Visualizing training

Below I'll plot the total rewards for each episode. I'm plotting the rolling average too, in blue.


In [167]:
%matplotlib inline
import matplotlib.pyplot as plt

def running_mean(x, N):
    cumsum = np.cumsum(np.insert(x, 0, 0)) 
    return (cumsum[N:] - cumsum[:-N]) / N

In [181]:
eps, rews = np.array(rewards_list).T
smoothed_rews = running_mean(rews, 10)
plt.plot(eps[-len(smoothed_rews):], smoothed_rews)
plt.plot(eps, rews, color='grey', alpha=0.3)
plt.xlabel('Episode')
plt.ylabel('Total Reward')


Out[181]:
<matplotlib.text.Text at 0x125c136d8>

Testing

Let's checkout how our trained agent plays the game.


In [183]:
test_episodes = 10
test_max_steps = 400
env.reset()
with tf.Session() as sess:
    saver.restore(sess, tf.train.latest_checkpoint('checkpoints'))
    
    for ep in range(1, test_episodes):
        t = 0
        while t < test_max_steps:
            env.render() 
            
            # Get action from Q-network
            feed = {mainQN.inputs_: state.reshape((1, *state.shape))}
            Qs = sess.run(mainQN.output, feed_dict=feed)
            action = np.argmax(Qs)
            
            # Take action, get new state and reward
            next_state, reward, done, _ = env.step(action)
            
            if done:
                t = test_max_steps
                env.reset()
                # Take one random step to get the pole and cart moving
                state, reward, done, _ = env.step(env.action_space.sample())

            else:
                state = next_state
                t += 1

In [184]:
env.close()

Extending this

So, Cart-Pole is a pretty simple game.
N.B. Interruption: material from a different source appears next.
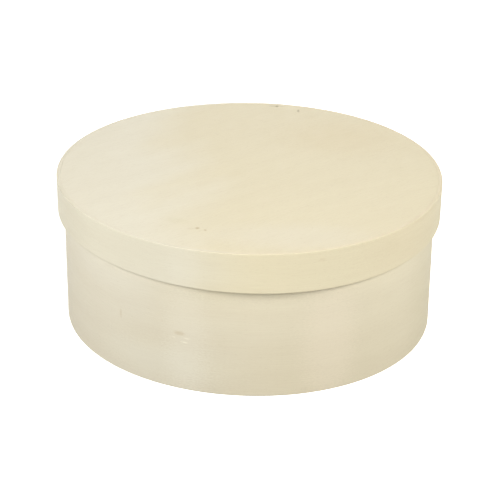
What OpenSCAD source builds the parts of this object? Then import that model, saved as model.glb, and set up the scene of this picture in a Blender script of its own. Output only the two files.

However, the same model can be used to train an agent to play something much more complicated like Pong or Space Invaders. Instead of a state like we're using here though, you'd want to use convolutional layers to get the state from the screen images.

I'll leave it as a challenge for you to use deep Q-learning to train an agent to play Atari games. Here's the original paper which will get you started: http://www.davidqiu.com:8888/research/nature14236.pdf.